In my own viewing, I’m struck by the emptiness of the road, built for cars but occupied by two walkers. The fact that they’re in the middle of the road implies there isn’t much vehicular traffic. The photograph suggests to me a narrative of men who are hitchhiking and walking while they await a ride. Yet the caption “Toward Los Angeles” and the composition (which places the viewer behind the walkers, looking, with them, to the road ahead) does suggest the sense of possibility that Aaron Knoll sees in this image. Perhaps it draws on cultural associations of the open road and the territory ahead as images of hope. And of course mobility itself is a longstanding response to economic instability. These men may not be getting very far very fast (as walkers) but they are on the move.
Great comments and insights on a body of work that has helped shape the teaching of U.S. history and the history of photography. In particular, I appreciate Rob Snyder’s classroom approach pairing visual images of the thirties with oral histories and biographical details on the photographer. I look forward to future discussions that address depictions of women and families in the Great Depression/New Deal era.
I agree wholeheartedly with Rob Synder about the usefulness of providing more context for students as we view these images. Information about the production, circulation, and reception of these photographs adds much more dimension to our seeing and our own responses and interpretations.
As I’ve worked on this project, I’ve wondered about how students today receive images and what assumptions they bring to their viewing. Likely many have some experience in production and manipulation of images through PhotoShop; they circulate and receive images via cell phones, digital cameras, MySpace etc. Yet it’s my impression that many often remain naive viewers nonetheless, convinced that seeing is believing. Or, on the other end of the spectrum, some who are aware of how easily images are manipulated may adapt a reflexive skepticism. Would be interested to hear the experience of others on this matter, and reflections on how it affects our teaching of visual culture.
Wonderful, provocative photos & questions!
I’ll be back!
Sincerely, Chester
Thanks to you all for sponsoring, authoring, and/or commenting on this forum. I just wanted to respond to the question of how we can help our students understand the historical specificity, or “pastness,” of these images.

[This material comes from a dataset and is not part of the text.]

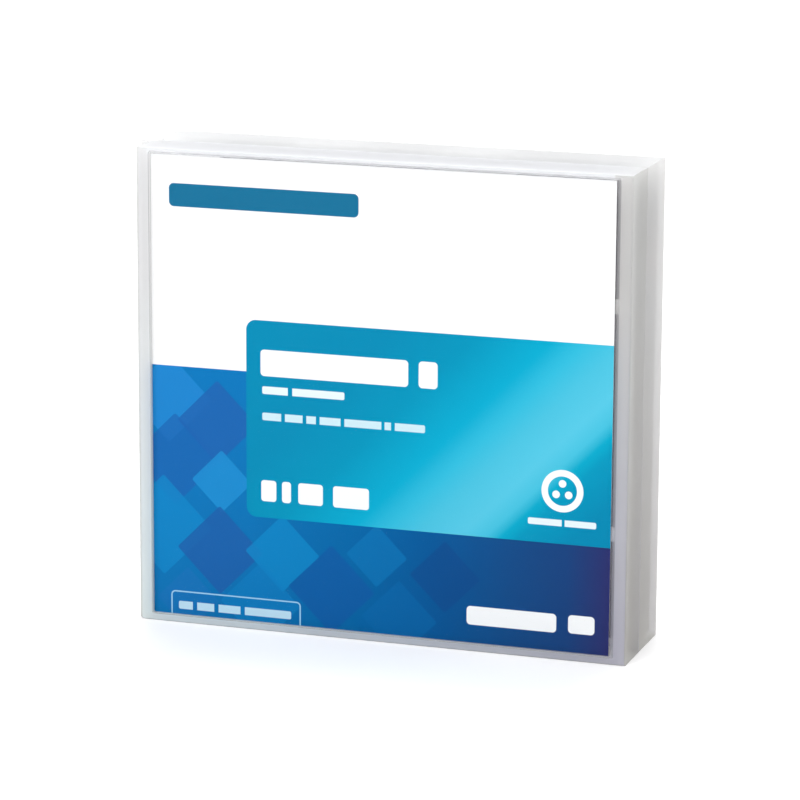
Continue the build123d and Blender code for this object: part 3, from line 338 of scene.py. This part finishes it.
def cutGaps(tree, across, mask, start, end, gaps):
    # leaves gaps in a bar, with a stepped ramp along it
    spread = addNode(tree, "ShaderNodeMapRange", {"From Min": start, "From Max": end}, {"Value": across})
    ramp = addNode(tree, "ShaderNodeValToRGB", links={"Fac": spread.outputs[0]})
    ramp.color_ramp.interpolation = "CONSTANT"
    points = ramp.color_ramp.elements
    points.remove(points[1])
    points[0].color = (1, 1, 1, 1)
    for gapStart, gapEnd in gaps:
        for edge, level in ((gapStart, 0), (gapEnd, 1)):
            points.new((edge - start) / (end - start)).color = (level, level, level, 1)
    return addNode(tree, "ShaderNodeMath", {"operation": "MULTIPLY"},
                   {0: mask, 1: ramp.outputs["Color"]}).outputs[0]


def ringMark(tree, point):
    # a ring with round dots inside it, as a reel looks from the side
    (x, z), (outer, inner) = card["ringCentre"], card["ringRadii"]
    away = addNode(tree, "ShaderNodeVectorMath", {"operation": "DISTANCE", 1: (x, 0, z)}, {0: point})
    disc, hole = (within(tree, away.outputs["Value"], radius) for radius in (outer, inner))
    mask = addNode(tree, "ShaderNodeMath", {"operation": "SUBTRACT"}, {0: disc, 1: hole}).outputs[0]
    reach = card["dotPlace"] * inner
    for i in range(card["ringDots"]):
        angle = math.radians(90 + 360 * i / card["ringDots"])
        spot = (x + reach * math.cos(angle), 0, z + reach * math.sin(angle))
        near = addNode(tree, "ShaderNodeVectorMath", {"operation": "DISTANCE", 1: spot}, {0: point})
        dot = within(tree, near.outputs["Value"], card["dotRadius"])
        mask = addNode(tree, "ShaderNodeMath", {"operation": "MAXIMUM"}, {0: mask, 1: dot}).outputs[0]
    return mask


def outlineMark(tree, point):
    # a thin rounded line that runs off the card's lower edge
    left, below, right, above = card["outline"]
    radius, width = card["outlineRadius"], card["outlineWidth"]
    outer = roundedField(tree, point, (left, below), (right, above), radius)
    inner = roundedField(tree, point, (left + width, below), (right - width, above - width),
                         radius - width)
    return addNode(tree, "ShaderNodeMath", {"operation": "SUBTRACT"}, {0: outer, 1: inner}).outputs[0]


def printInk(tree, point):
    # all the fields of the print, from the lowest to the highest
    place = addNode(tree, "ShaderNodeSeparateXYZ", links={0: point})
    across, height = place.outputs["X"], place.outputs["Z"]
    lower = blendRamp(tree, across, 0, cardHigh.x - cardLow.x, card["lowerStops"])
    dark, light = card["lowerShade"]
    shade = addNode(tree, "ShaderNodeMapRange",
                    {"From Max": card["lowerHeight"], "To Min": dark, "To Max": light}, {"Value": height})
    lower = addNode(tree, "ShaderNodeVectorMath", {"operation": "SCALE"},
                    {0: lower, "Scale": shade.outputs[0]}).outputs[0]
    for centre, side, colour, share in card["tiles"]:
        tile = turnedSquare(tree, point, centre, side, card["tileTurn"], card["tileRadius"])
        lower = overlay(tree, lower, colour, tile, share)
    left, below, right, above = card["lowerField"]
    field = roundedField(tree, point, (left, below), (right, above), card["lowerRadius"])
    ink = overlay(tree, card["white"], lower, field)
    ink = overlay(tree, ink, card["outlineColour"], outlineMark(tree, point))

    slope = addNode(tree, "ShaderNodeMath", {"operation": "SUBTRACT"}, {0: across, 1: height})
    panel = blendRamp(tree, slope.outputs[0], *card["panelReach"], card["panelStops"])
    left, below, right, above = card["panel"]
    field = roundedField(tree, point, (left, below), (right, above), card["panelRadius"])
    ink = overlay(tree, ink, panel, field)

    for lowCorner, highCorner, radius, colour, gaps in card["bars"]:
        bar = roundedField(tree, point, lowCorner, highCorner, radius)
        if gaps:
            bar = cutGaps(tree, across, bar, lowCorner[0], highCorner[0], gaps)
        ink = overlay(tree, ink, colour, bar)
    return overlay(tree, ink, card["ringColour"], ringMark(tree, point))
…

One important aspect of teaching documentary photography from the 1930s, I think, is doing some work to explain what documentary actually meant to various photographers at the time. Most of us, and most of our students, tend to take the idea of documentary for granted—as a form of transparent, indexical realism. Yet during the 1930s, the term (which had been coined in 1926) was an elastic one, open to debate. For an example of the varied meanings of “documentary photography†one might take a look at “Photo Notes,†the publication of the New York Photo League (an important urban counterpart to the FSA’s largely rural, small-town focus). There, for instance, one can read essays by noted art critic (and partner of Berenice Abbott) Elizabeth McCausland, who offered a relatively orthodox gloss on documetnary realism, and by Paul Strand, who suggested a more experimental, open-ended notion of documentary not “as mere record making–but as a problem of clarifying and creating a new art form.†In general, I tend to think that a close look at the discourse of documentary, as well as many of the photographs themselves, can help us and our students destabilize the boundaries between aesthetics and politics, and between realism and modernism, that we often tend to fall back on when looking at the visual culture of the Depression decade. Thanks again for this wonderful site and blog.
I like Josh’s idea of putting these images along side earlier representations of depression from the nineteenth century. Perhaps another way to instill a better sense of “pastness” about both the history and art form would be to widen “1930s documentary photography” beyond the iconic FSA photos. Prompted by an article in last week’s New York Times that mentioned a collection of rarely seen Arthur Rothstein photographs, I checked out Google’s Life Magazine Photo Archive (http://images.google.com/hosted/life) for the first time. From the main page, if you click on 1930s, Google automatically adds “poverty” to your search and you come up with the mostly beautiful, poignant, haunting images documenting human perseverance amidst natural and economic catastrophe. Now, take out the term 1930s, and you get a randomized and jarring assortment of fashion, fascism, face masks, Frank Lloyd Wright and much much more, from home and abroad, of famous people and not so famous people. I’m not sure what the lesson would be, but these more commercial, pedestrian photos from the 1930s provide a striking counter visual context for the FSA that makes the latter appear more improbable, remarkable, and entirely new.
thanks so much to all who have responded so far–really appreciating the insights and thoughtful reflection. Great suggestions and expansions on how to think about documentary.
as part of that, one thing I wonder about is how particular images have come to be iconic. New Deal materials offer more evidence than is usually available for investigating that question of reception. (still, of course, it’s usually not possible to reconstruct a full account of circulation, reception, framing, interpretation of any given image)
Then there’s also the problem/question of how much particular icons of the period frame the way we see the whole body of work. When you look at the fuller range of FSA photography, there’s plenty that doesn’t fit what we might consider iconic–and yet those more familiar images heavily influence what we see as typical.
On Leah Potter’s exercise, I think that is a really important way to approach use of visual images–to see where they fit in the wider visual landscape of the period, including a range of genres and media. It’s fascinating to see the borrowings and intertextuality–for two quick examples, the way advertising appropriates modernist styles (as Roland Marchand so effectively demonstrates); and the way American scene painting (representational in subject) includes Cubist and other modernist elements.
After reading Napoleon Hill’s book, Think and Grow Rich, I recently shared my thoughts on the similarities between the Depression and the economic flavor of the past couple of years, with my 86 year old mother. I commented, “The only time I get a sense of ’1937′ is when Hill mentions the cost of bread or quart of milk. To paraphrase, he stated the best part about the depression was that everyone was able to begin again with a clean slate.”
Our discussion intrigued my mother enough to read the book and decide to write one of her own, declaring “Now I know the reason why I have lived so long.”
Her vignette on growing up in Detroit in the 20′s and 30′s is insightfully rich. I am about to publish her powerfully evocative recollections and enhance it visually with my own life long passion on visual teaching strategies. This site is a an excellent resource. I look forward to further discussion.